**INSTRUCTIONS TO FOLLOW:** Return each line that holds the word "code".
▬▬▬▬▬▬▬▬▬▬
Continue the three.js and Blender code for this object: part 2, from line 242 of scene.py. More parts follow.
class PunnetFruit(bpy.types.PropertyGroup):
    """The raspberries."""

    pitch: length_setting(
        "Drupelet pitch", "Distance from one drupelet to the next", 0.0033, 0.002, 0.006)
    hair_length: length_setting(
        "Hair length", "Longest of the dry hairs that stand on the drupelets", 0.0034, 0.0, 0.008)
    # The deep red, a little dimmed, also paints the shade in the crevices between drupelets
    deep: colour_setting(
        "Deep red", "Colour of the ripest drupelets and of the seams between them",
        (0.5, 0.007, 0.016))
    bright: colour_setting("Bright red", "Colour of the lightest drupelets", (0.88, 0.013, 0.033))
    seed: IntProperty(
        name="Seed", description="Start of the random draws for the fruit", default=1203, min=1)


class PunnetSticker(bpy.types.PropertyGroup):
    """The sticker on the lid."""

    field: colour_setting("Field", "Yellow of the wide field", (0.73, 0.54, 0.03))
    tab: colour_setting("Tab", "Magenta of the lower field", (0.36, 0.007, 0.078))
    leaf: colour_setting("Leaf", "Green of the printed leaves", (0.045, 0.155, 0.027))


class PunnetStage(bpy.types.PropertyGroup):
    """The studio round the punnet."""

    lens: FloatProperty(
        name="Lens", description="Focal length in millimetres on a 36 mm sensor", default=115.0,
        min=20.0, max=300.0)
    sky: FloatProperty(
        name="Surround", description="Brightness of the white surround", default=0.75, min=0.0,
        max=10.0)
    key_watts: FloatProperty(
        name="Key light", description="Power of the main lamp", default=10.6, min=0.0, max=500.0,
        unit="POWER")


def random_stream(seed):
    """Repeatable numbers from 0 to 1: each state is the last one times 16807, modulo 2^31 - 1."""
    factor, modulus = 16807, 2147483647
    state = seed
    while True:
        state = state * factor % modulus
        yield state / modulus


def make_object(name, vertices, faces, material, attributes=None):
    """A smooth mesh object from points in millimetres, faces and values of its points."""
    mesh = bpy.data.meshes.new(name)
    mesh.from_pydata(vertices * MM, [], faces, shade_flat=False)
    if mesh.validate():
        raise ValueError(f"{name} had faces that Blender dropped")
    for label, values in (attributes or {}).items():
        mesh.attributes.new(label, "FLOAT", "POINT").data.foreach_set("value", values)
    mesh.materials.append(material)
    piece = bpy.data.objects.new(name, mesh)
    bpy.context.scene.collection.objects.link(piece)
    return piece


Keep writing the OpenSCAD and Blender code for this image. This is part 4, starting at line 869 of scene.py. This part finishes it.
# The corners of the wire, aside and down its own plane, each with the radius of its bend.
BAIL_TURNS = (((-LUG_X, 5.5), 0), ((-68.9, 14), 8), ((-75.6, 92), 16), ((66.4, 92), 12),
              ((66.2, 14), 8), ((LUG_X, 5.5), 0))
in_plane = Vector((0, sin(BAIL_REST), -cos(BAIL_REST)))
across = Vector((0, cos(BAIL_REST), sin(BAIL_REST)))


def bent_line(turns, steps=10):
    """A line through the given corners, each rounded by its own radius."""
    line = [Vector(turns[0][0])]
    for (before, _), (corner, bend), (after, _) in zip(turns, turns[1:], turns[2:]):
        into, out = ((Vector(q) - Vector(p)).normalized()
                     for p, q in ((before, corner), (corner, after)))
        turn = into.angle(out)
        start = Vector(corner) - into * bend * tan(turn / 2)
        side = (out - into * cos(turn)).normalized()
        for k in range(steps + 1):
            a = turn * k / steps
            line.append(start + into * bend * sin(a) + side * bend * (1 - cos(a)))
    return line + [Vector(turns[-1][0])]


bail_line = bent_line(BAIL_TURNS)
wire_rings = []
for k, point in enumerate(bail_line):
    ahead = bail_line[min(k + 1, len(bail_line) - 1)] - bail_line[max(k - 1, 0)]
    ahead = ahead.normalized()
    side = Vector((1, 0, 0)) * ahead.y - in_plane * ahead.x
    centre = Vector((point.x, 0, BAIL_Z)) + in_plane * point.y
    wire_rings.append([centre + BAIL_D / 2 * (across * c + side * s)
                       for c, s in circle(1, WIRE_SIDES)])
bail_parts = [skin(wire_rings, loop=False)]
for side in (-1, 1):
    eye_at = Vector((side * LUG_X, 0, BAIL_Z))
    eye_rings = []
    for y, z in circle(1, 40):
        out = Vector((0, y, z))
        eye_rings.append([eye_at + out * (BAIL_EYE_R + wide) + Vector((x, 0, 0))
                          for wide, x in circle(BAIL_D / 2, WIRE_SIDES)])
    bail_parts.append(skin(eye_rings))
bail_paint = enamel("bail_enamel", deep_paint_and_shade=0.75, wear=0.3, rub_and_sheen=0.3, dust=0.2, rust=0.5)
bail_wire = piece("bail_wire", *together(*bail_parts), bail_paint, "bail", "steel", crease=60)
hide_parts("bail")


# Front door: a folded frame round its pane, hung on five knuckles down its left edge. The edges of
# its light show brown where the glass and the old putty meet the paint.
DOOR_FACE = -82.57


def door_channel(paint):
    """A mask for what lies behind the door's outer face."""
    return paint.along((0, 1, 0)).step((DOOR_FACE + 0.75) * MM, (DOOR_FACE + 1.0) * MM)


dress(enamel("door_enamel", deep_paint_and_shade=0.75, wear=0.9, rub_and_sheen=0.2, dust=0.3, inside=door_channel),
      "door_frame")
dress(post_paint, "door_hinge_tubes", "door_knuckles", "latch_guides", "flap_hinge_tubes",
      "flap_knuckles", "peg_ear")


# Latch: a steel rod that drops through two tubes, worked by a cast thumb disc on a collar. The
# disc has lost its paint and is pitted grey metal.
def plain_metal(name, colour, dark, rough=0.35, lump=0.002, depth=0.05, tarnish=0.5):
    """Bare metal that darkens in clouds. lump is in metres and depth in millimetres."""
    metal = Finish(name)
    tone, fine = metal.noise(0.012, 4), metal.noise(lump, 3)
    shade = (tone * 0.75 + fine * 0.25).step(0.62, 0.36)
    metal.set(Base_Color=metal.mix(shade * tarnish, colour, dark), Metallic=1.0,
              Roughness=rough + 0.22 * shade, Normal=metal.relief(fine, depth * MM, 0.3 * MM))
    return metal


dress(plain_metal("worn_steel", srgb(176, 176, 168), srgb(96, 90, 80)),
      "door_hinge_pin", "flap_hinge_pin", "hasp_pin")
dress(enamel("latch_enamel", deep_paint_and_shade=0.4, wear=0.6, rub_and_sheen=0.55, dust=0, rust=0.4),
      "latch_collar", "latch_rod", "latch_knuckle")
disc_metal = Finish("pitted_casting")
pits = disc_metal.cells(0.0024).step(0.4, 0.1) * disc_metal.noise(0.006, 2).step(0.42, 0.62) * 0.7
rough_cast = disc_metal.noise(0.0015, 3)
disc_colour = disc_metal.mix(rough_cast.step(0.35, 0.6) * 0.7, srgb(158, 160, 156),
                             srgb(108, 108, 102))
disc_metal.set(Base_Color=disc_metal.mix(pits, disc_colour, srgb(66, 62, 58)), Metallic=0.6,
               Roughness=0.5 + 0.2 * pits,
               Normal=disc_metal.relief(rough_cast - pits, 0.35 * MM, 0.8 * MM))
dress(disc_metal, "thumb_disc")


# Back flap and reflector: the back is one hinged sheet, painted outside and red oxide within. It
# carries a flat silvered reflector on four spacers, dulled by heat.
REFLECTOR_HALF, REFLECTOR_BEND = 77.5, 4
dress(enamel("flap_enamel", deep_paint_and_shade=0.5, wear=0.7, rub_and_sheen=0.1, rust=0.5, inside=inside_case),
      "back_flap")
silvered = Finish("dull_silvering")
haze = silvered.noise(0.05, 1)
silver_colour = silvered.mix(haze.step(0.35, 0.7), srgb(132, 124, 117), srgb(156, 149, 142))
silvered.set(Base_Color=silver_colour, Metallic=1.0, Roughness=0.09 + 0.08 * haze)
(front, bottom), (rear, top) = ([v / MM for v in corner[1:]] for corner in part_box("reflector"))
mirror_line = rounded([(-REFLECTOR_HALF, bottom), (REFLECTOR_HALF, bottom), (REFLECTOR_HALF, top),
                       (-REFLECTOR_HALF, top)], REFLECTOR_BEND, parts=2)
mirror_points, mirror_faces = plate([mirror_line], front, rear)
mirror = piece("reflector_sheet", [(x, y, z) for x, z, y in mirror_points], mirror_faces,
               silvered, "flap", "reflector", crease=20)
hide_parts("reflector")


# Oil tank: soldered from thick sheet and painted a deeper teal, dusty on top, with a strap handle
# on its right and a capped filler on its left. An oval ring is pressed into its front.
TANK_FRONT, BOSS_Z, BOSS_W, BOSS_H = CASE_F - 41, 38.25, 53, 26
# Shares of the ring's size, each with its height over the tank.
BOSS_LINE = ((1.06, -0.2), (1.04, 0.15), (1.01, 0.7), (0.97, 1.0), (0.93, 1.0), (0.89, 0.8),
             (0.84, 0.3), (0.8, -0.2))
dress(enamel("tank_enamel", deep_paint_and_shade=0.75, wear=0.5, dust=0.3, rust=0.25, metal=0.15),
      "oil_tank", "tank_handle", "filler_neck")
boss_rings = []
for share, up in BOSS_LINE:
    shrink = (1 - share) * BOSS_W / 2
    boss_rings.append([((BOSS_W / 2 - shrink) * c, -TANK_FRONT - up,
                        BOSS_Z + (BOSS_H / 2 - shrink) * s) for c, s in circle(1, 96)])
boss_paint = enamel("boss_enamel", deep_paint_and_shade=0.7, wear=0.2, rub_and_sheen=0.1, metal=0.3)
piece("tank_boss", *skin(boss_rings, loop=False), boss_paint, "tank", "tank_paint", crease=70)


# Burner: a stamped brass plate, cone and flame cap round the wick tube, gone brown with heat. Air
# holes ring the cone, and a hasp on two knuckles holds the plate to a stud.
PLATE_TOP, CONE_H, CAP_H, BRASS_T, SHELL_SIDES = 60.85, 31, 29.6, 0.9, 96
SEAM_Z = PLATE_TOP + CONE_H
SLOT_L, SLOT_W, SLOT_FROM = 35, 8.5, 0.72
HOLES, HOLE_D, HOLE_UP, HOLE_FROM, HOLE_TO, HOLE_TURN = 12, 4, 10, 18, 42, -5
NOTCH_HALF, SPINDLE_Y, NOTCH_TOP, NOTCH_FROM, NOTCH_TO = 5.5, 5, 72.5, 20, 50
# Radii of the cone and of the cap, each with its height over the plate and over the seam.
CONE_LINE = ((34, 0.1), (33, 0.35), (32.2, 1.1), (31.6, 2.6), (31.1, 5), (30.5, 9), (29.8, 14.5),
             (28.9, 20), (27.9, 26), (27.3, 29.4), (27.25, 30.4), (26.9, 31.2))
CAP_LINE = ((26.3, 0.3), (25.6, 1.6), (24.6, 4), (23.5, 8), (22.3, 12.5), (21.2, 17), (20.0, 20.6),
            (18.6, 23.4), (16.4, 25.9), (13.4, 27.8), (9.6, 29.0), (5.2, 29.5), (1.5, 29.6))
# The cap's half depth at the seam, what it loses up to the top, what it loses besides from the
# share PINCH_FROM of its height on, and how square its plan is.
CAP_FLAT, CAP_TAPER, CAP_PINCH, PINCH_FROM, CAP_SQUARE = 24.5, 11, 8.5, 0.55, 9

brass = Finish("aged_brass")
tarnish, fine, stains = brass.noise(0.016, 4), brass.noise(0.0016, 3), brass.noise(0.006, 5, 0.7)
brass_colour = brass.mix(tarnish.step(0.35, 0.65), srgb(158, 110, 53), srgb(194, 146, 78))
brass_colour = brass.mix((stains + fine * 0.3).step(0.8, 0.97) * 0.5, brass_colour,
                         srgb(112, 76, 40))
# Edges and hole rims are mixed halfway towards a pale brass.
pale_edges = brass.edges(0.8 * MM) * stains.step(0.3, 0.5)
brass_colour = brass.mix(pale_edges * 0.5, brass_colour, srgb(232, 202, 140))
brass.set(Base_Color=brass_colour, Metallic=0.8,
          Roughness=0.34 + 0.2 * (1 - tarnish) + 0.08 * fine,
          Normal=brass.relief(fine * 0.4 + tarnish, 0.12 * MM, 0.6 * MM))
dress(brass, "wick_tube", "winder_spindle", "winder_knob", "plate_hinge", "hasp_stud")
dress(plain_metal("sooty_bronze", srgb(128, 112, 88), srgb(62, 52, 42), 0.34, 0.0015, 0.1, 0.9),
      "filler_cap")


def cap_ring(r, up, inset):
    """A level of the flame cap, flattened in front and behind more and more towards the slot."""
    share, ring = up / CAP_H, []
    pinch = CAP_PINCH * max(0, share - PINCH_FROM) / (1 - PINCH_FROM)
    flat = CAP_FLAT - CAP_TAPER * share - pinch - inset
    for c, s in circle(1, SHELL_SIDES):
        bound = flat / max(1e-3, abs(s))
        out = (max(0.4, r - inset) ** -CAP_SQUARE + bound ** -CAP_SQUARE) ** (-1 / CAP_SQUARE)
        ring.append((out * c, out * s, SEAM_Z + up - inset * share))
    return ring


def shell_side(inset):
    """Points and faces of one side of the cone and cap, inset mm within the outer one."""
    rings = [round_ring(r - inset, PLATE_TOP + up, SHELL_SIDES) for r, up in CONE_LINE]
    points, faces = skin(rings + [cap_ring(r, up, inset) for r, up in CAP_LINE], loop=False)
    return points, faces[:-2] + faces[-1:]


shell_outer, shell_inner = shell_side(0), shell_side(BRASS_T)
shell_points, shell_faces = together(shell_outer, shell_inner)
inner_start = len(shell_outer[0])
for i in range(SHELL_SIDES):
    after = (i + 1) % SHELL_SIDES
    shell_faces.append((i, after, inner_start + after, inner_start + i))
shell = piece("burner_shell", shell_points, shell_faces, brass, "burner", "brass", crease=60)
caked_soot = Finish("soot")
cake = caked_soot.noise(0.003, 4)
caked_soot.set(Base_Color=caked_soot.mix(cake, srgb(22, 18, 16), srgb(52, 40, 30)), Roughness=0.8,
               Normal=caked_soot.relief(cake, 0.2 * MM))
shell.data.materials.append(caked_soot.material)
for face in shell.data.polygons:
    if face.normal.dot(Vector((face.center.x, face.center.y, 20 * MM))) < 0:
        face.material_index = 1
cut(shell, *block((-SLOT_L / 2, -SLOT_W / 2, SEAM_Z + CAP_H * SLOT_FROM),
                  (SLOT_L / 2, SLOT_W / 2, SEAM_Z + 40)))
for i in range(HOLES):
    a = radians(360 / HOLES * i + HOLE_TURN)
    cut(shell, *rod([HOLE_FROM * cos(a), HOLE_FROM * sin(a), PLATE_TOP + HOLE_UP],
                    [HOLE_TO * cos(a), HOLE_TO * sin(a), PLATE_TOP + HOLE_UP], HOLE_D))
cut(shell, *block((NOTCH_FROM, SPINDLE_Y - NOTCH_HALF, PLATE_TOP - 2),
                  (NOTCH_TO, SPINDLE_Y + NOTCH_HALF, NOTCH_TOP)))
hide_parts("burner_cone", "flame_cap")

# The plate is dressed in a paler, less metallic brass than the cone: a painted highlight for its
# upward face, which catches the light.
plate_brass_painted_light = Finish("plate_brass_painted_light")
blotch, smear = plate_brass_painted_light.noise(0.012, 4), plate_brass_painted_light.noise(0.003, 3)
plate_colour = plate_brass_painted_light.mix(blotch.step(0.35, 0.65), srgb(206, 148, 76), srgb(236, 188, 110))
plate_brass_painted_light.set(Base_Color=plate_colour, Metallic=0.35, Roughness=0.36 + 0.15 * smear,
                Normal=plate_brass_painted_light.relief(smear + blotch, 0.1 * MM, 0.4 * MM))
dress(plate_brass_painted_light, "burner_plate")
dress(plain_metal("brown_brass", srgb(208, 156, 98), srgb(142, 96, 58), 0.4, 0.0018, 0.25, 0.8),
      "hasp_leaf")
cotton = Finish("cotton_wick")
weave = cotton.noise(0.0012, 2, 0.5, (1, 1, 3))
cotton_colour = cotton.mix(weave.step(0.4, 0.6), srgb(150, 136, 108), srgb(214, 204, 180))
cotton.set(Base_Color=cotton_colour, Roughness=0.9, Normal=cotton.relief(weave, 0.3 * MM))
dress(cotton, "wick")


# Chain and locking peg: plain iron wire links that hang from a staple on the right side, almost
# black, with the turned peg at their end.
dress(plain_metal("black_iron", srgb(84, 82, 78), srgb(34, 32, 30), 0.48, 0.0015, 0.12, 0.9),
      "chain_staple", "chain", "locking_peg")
▬▬▬▬▬▬▬▬▬▬
**SOLVED PROBLEM:**
Continue the three.js and Blender code for this object: part 2, from line 242 of scene.py. More parts follow.
Keep writing the OpenSCAD and Blender code for this image. This is part 4, starting at line 869 of scene.py. This part finishes it.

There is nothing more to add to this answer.